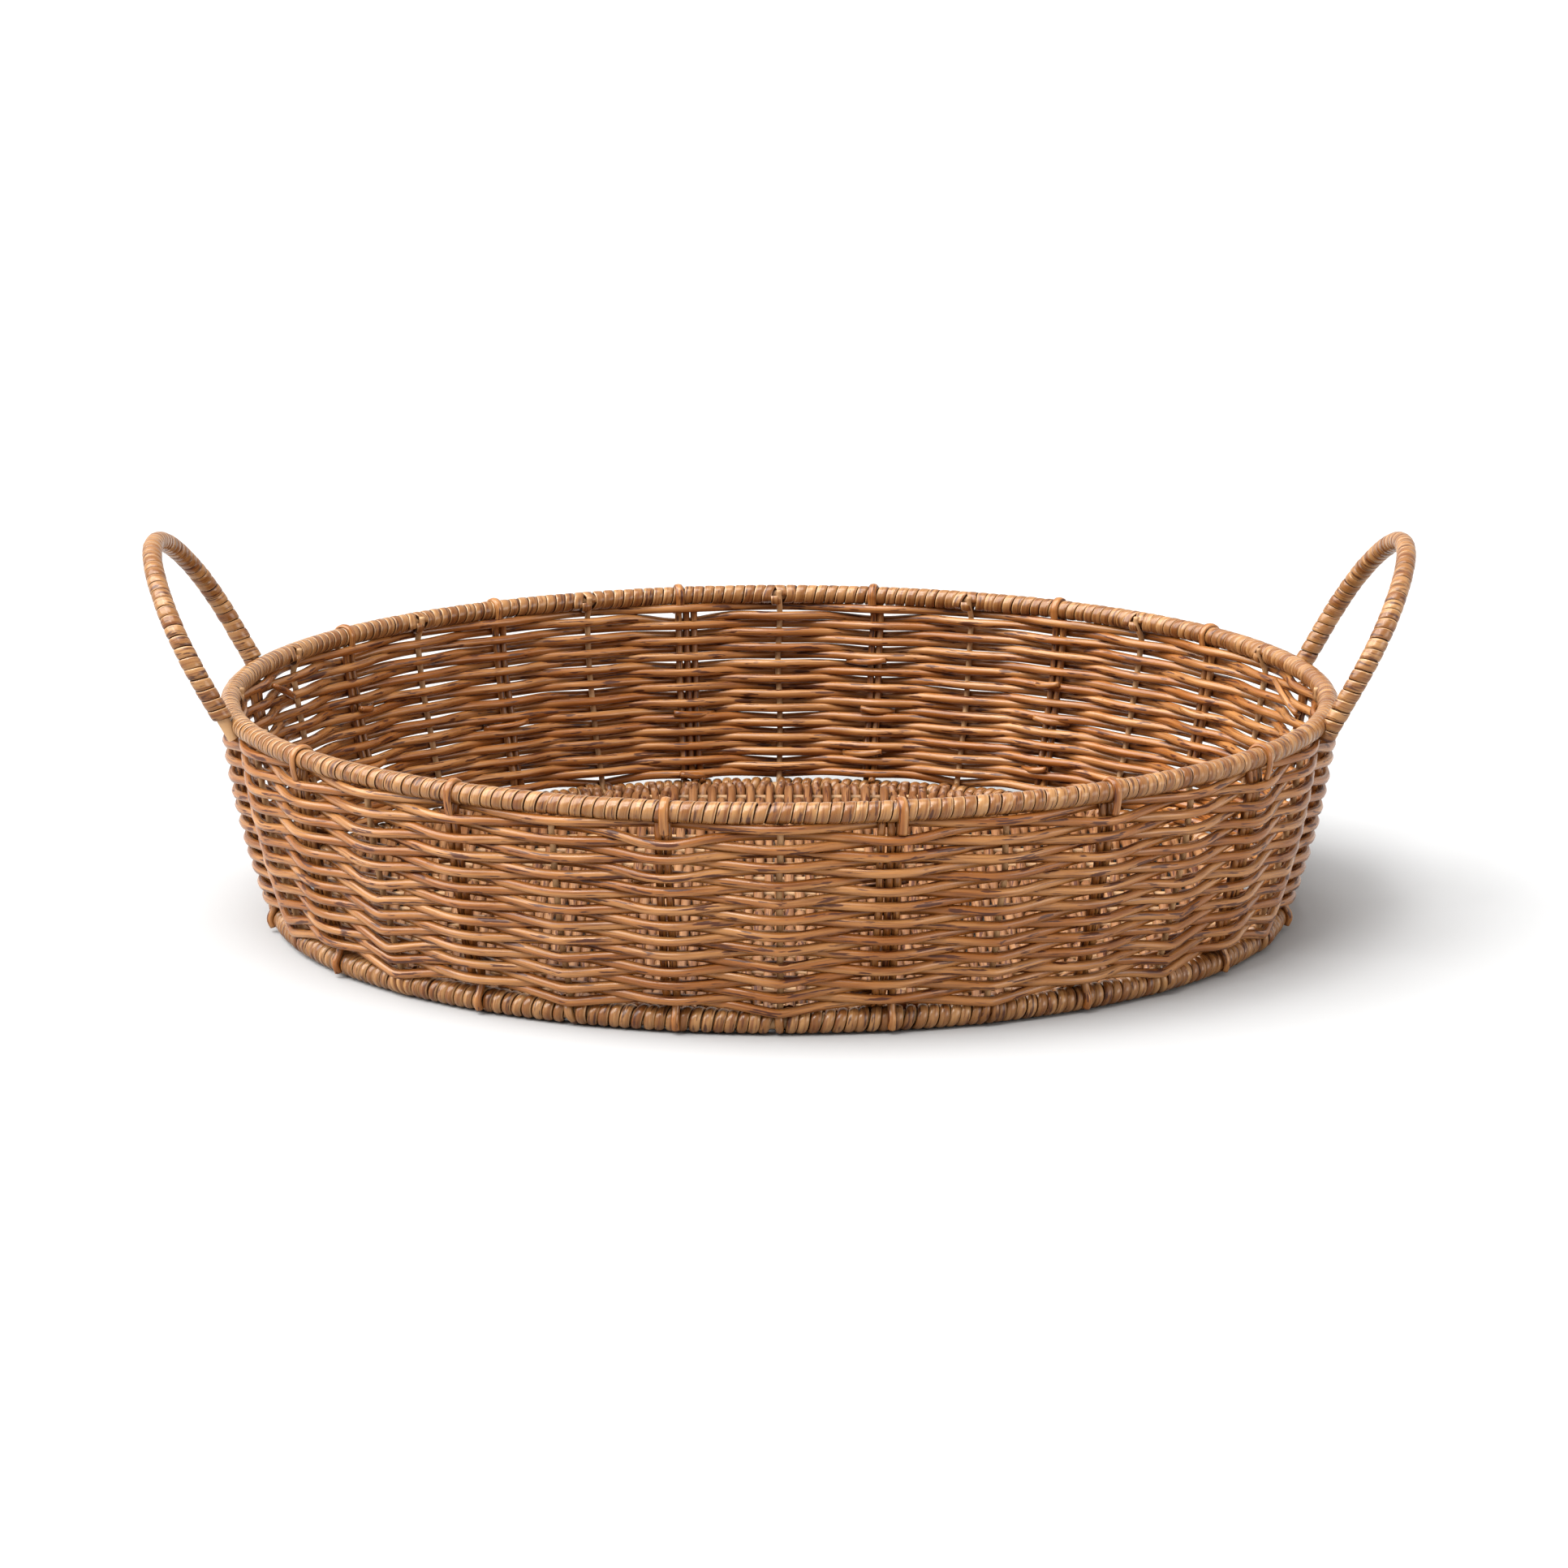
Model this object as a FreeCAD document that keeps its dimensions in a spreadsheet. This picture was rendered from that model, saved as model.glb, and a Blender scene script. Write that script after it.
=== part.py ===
import FreeCAD, Part
import Sketcher
import math
import os

# Round wicker tray basket with two fixed loop handles.
# A welded wire frame (rim ring, base ring, ribs, floor bars and handles) carries the basket work:
# rod rows woven round the wall, paired rod stakes between the ribs, and strip wound on the rings.
# Origin: centre of the ground circle. +Z up, the handles stand at +X and -X. Millimetres.

SIZES = (
    ("rim_radius", 225.0, "rim ring, to the middle of its wire"),
    ("base_radius", 205.5, "base ring, to the middle of its wire"),
    ("wall_bulge", 2.8, "how far the wall swells outside a straight cone"),
    ("wire_count", 16, "ribs, and as many stake pairs between them"),
    ("row_count", 23, "woven rows, which set the height of the wall"),
    ("rod_dia", 3.2, "woven rod"),
    ("row_gap", 0.03, "play between two rows where they cross"),
    ("weave_play", 0.25, "play between a row and the upright that it passes"),
    ("bend_radius", 47.0, "bend of a row round the outside of an upright"),
    ("first_gap", 1.5, "daylight under the first row"),
    ("top_gap", 0.4, "daylight over the last row"),
    ("rib_dia", 2.6, "rib wire"),
    ("stake_dia", 3.2, "stake rod"),
    ("stake_gap", 0.2, "space between the two rods of a pair"),
    ("rim_wire_dia", 5.0, "rim ring wire"),
    ("rim_strip", 1.5, "strip wound on the rim ring"),
    ("base_wire_dia", 6.0, "base ring wire"),
    ("base_strip", 2.0, "strip wound on the base ring"),
    ("base_flat", 0.15, "how much of the base winding is pressed flat under the basket"),
    ("wrap_gap", 0.3, "play between a winding and a wire that comes through it"),
    ("tie_play", 0.02, "play between a tie and the winding under it"),
    ("rim_tie_width", 3.0, "tie at each stake pair, on the rim"),
    ("rim_tie_strip", 1.2, "thickness of that tie"),
    ("base_tie_width", 4.0, "tie at each stake pair, on the base ring"),
    ("base_tie_strip", 0.9, "thickness of that tie"),
    ("handle_wire_dia", 5.0, "handle wire"),
    ("handle_strip", 1.25, "strip wound on the handle"),
    ("handle_half_width", 65.0, "handle leg, from the middle of the handle"),
    ("handle_rise", 71.3, "handle wire top above the rim, measured in the handle's own plane"),
    ("handle_leg", 18.3, "straight part of a leg above the rim"),
    ("handle_shoulder", 45.0, "bend radius of a shoulder"),
    ("handle_lean", 29.0, "outward lean from upright, degrees"),
    ("handle_foot", 6.0, "wire foot below the middle of the rim"),
    ("handle_bare", 3.0, "bare wire between the middle of the rim and the winding"),
    ("floor_bar_dia", 3.0, "floor bar"),
    ("floor_bar_pitch", 26.5, "spacing of the floor bars"),
    ("floor_bar_play", 0.1, "play round a floor bar"),
    ("floor_thickness", 9.0, "floor weave, over and under the bars"),
    ("floor_gap", 0.3, "space between the floor weave and the base ties"),
)

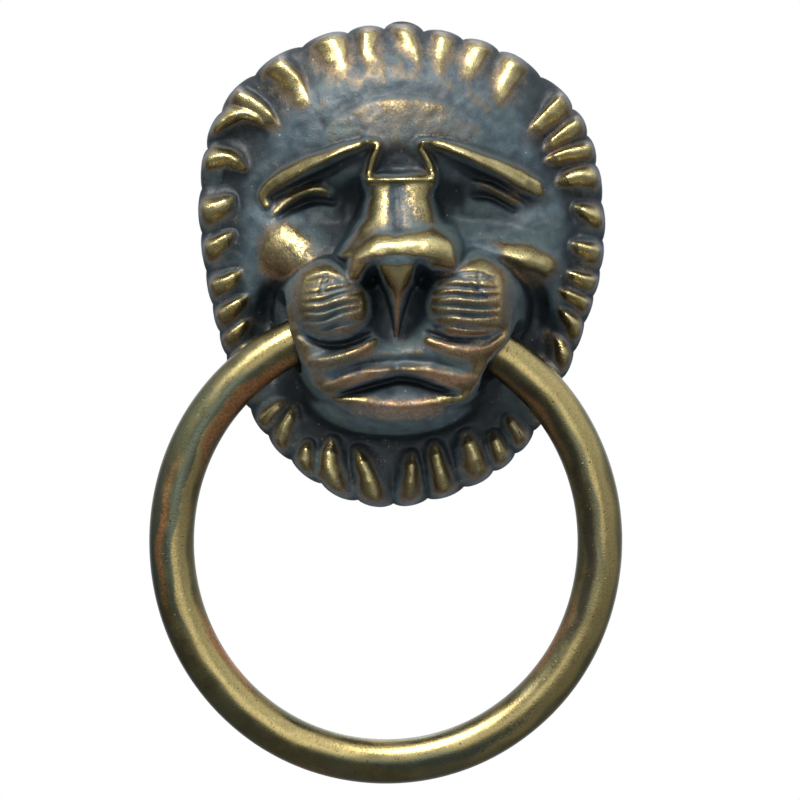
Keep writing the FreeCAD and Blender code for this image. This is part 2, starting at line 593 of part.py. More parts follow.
def build_nut(z):
    """Hexagon nut with both faces chamfered to a circle."""
    front = DOOR + WASHER_T
    corner = NUT_FLATS / math.sqrt(3)
    turns = [math.radians(60 * k + 30) for k in range(7)]
    points = [V(corner * math.cos(t), front, z + corner * math.sin(t)) for t in turns]
    nut = Part.Face(Part.makePolygon(points)).extrude(V(0, NUT_T, 0))
    flat = NUT_FLATS / 2 * NUT_CIRCLE
    round_r = corner + 0.6
    rise = (round_r - flat) * math.tan(math.radians(NUT_CHAMFER))
    middle = Part.makeCylinder(round_r, NUT_T - 2 * rise, V(0, front + rise, z), V(0, 1, 0))
    lower = Part.makeCone(flat, round_r, rise, V(0, front, z), V(0, 1, 0))
    upper = Part.makeCone(round_r, flat, rise, V(0, front + NUT_T - rise, z), V(0, 1, 0))
    nut = nut.common(middle.fuse(lower).fuse(upper))
    nut = nut.cut(rod(0, z, TAPPED_R, front - 1, front + NUT_T + 1))
    return nut.Solids[0]


def main():
    os.makedirs("parts", exist_ok=True)
    nodes = {"lion_head": build_head(), "ring": build_ring()}
    for name, z in (("upper", STUD_Z), ("lower", -STUD_Z)):
        nodes[name + "_stud"] = build_stud(z)
        nodes[name + "_washer"] = build_washer(z)
        nodes[name + "_nut"] = build_nut(z)
    for name, solid in nodes.items():
        box = solid.BoundBox
        print(name, solid.isValid(), len(solid.Faces), "faces", round(solid.Volume, 1), "mm3",
              [round(v, 2) for v in (box.XMin, box.YMin, box.ZMin, box.XMax, box.YMax, box.ZMax)])
        solid.exportStep("parts/" + name + ".step")


main()
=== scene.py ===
"""Lion-head door knocker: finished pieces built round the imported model.

Lengths in the making are millimetres in the model's frame (X right, Z up, the face looks along
-Y, the door's face is y = 0); meshes are scaled to metres when they are made.
"""
import math

import bmesh
import bpy
import numpy as np
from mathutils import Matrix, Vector


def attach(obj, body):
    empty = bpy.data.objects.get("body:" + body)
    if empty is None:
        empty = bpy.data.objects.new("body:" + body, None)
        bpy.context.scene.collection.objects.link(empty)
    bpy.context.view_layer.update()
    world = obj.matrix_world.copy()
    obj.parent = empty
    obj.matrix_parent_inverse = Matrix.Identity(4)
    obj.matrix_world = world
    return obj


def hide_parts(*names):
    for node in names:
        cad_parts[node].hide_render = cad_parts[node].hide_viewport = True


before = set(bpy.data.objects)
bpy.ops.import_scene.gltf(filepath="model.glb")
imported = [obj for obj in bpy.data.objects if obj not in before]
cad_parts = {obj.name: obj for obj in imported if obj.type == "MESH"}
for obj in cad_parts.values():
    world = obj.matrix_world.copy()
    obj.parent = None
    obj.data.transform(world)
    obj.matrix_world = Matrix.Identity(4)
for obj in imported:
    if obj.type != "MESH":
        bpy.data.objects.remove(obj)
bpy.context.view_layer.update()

MM = 0.001

# ---------------------------------------------------------------- sizes shared with the CAD model
HEAD_RADII = np.array([26.6, 28.3, 30.8, 31.4, 31.3, 31.9, 32.3, 31.9, 28.9,
                       26.6, 26.3, 28.0, 30.5, 32.6, 31.7, 29.9, 26.9, 25.7])
SCALLOP_OUT = 0.2
SCALLOP_IN = 0.75
TUFT = (90, 0.5)           # the lock whose tip stands out further, and by how much
RIM_EDGE = 2.0
RIM_CALM = 0.4             # how much of the lobes the rounding of the rim follows
RIM_ROLL = 1.4
LOCK_HEIGHT = 1.45         # scale of the lock heights below
LOCK_REACH = 0.3           # the locks run this far past the smooth outline
LOCK_BOW = 1.3             # scale of the sideways bows below
CROWN_LONGER = 0.16        # the locks at the crown are longer and wider by these shares
CROWN_WIDER = 0.22
SEED = 5                   # of the casting's unevenness and the locks' unequal wear
RIM_LAND = 3.0
WALL = 2.1
THINNEST = 0.6
ROD_R = 3.0
RING_HALF_WIDTH = 28.5
RING_HALF_HEIGHT = 29.3
RING_SIDE_ARC = 30.4
RING_X = -2.3
RING_Z = -37.1
HINGE_Y = -10.2
HINGE_LEFT = (-13.3, -10.1)
HINGE_RIGHT = (13.3, -12.6)
WINDOW_R = 4.7
WINDOW_OUT = 0.6           # the round part of the window, outwards from its middle
FLARE_START = 0.5
WINDOW_MOUTH_R = 7.1
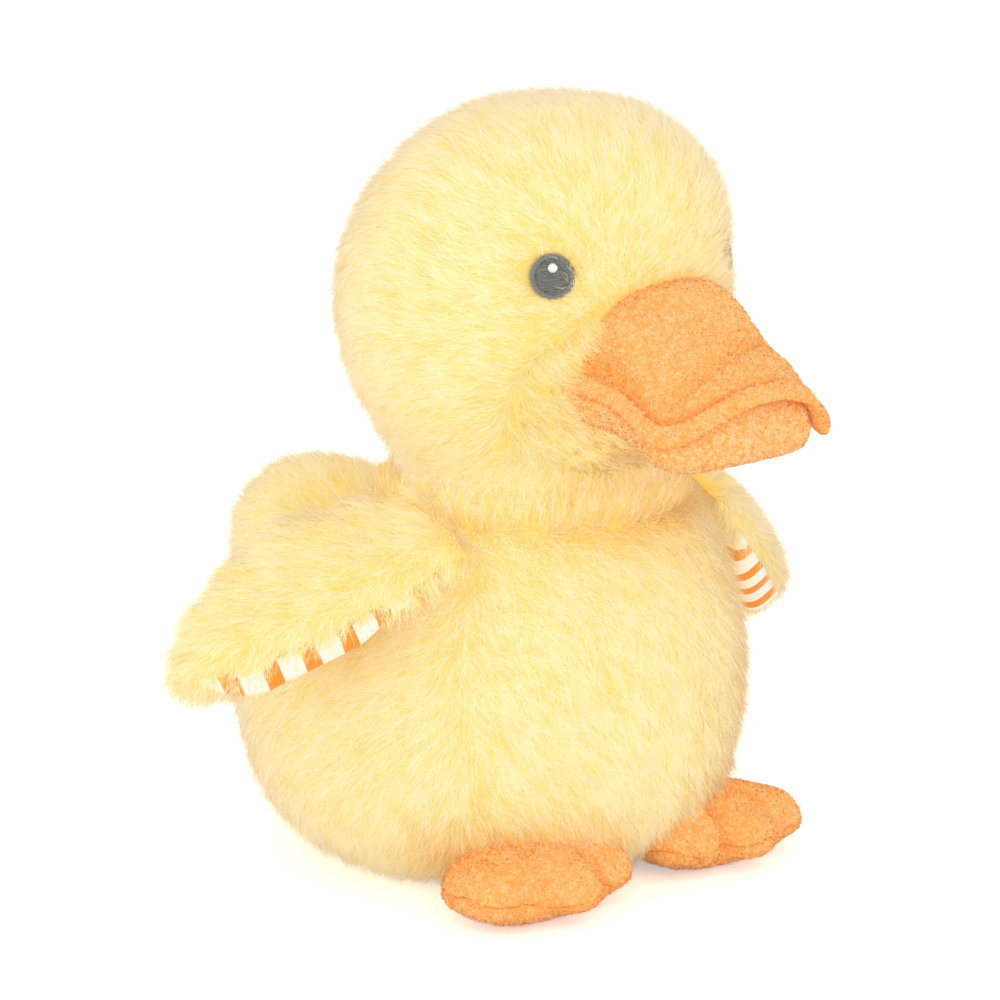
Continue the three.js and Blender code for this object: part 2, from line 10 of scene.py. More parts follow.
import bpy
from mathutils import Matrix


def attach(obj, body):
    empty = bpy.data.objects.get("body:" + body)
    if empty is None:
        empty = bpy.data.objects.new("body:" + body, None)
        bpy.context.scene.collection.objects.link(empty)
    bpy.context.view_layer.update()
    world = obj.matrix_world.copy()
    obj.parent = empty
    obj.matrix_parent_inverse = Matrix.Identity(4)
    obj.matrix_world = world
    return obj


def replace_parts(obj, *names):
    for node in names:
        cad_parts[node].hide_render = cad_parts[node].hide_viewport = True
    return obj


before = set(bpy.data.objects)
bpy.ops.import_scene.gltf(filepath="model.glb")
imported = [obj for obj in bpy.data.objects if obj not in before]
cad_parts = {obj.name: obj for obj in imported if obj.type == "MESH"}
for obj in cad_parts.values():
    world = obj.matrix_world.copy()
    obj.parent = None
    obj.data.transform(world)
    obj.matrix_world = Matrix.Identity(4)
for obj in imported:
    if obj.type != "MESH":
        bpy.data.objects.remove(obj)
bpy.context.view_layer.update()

# %% Tools of the trade: units, a seeded random source, and colours
import math

import bmesh
import bpy
import numpy as np
from mathutils import Vector

MM = 0.001  # the frame is in metres, and a toy is drawn in millimetres
RANDOM = np.random.default_rng(11)


def linear(hex_colour):
    """An sRGB hex colour as the linear RGBA that shaders use."""
    srgb = np.array([int(hex_colour[i : i + 2], 16) / 255 for i in (1, 3, 5)])
    light = np.where(srgb <= 0.04045, srgb / 12.92, ((srgb + 0.055) / 1.055) ** 2.4)
    return (*map(float, light), 1.0)


def add_object(name, data):
    made = bpy.data.objects.new(name, data)
    bpy.context.collection.objects.link(made)
    return made


# %% [markdown]
# The studio
#
# The toy stands on a white table in a white room. A product photographer lights such a soft thing with
# large diffusers and hardly any contrast, so the pile looks light and no hard shadow cuts it. The world
# gives the even light of the room. One broad lamp above the camera models the forms, a small low one opens
# the shade under the chin, two more light the sides, and the camera sees plain white behind.

# %% Camera, as far round and as high as in the photograph
VIEW_AZIMUTH, VIEW_ELEVATION = -43.7, 12.7
VIEW_TARGET = Vector((0.0008, 0, 0.1069))
VIEW_DISTANCE, LENS, SENSOR = 1.15, 138, 36


def aim(thing, azimuth, elevation, distance):
    """Put a camera or a lamp round the toy, at an azimuth and elevation in degrees, and aim it."""
    a, e = math.radians(azimuth), math.radians(elevation)
    out = Vector((math.sin(a) * math.cos(e), -math.cos(a) * math.cos(e), math.sin(e)))
    thing.location = VIEW_TARGET + out * distance
    thing.rotation_euler = out.to_track_quat("Z", "Y").to_euler()


camera_data = bpy.data.cameras.new("camera")
camera_data.lens, camera_data.sensor_width = LENS, SENSOR
camera = add_object("camera", camera_data)
aim(camera, VIEW_AZIMUTH, VIEW_ELEVATION, VIEW_DISTANCE)
bpy.context.scene.camera = camera
bpy.context.scene.view_settings.view_transform = "Standard"
print("camera at", [round(v, 3) for v in camera.location])


# %% A helper that adds a shader node
def feed(tree, socket, source):
    """Give an input its value, or link it to a node's output: its first one, unless another is named."""
    if isinstance(source, bpy.types.Node):
        source = source.outputs[0]
    if isinstance(source, bpy.types.NodeSocket):
        tree.links.new(source, socket)
    else:
        socket.default_value = source


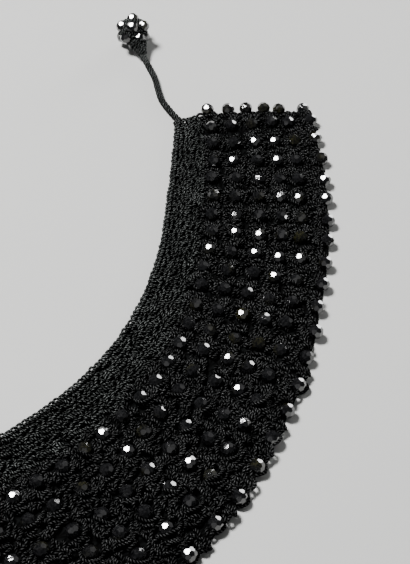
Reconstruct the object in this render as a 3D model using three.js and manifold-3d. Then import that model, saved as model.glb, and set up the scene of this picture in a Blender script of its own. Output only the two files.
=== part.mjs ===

* **WORK TO BE COMPLETED**:
Repeat exactly the lines from the one containing "Reconstruct the object" through the last line of the records above, both included, and nothing else.

* **THE RESULT**:
Reconstruct the object in this render as a 3D model using three.js and manifold-3d. Then import that model, saved as model.glb, and set up the scene of this picture in a Blender script of its own. Output only the two files.
=== part.mjs ===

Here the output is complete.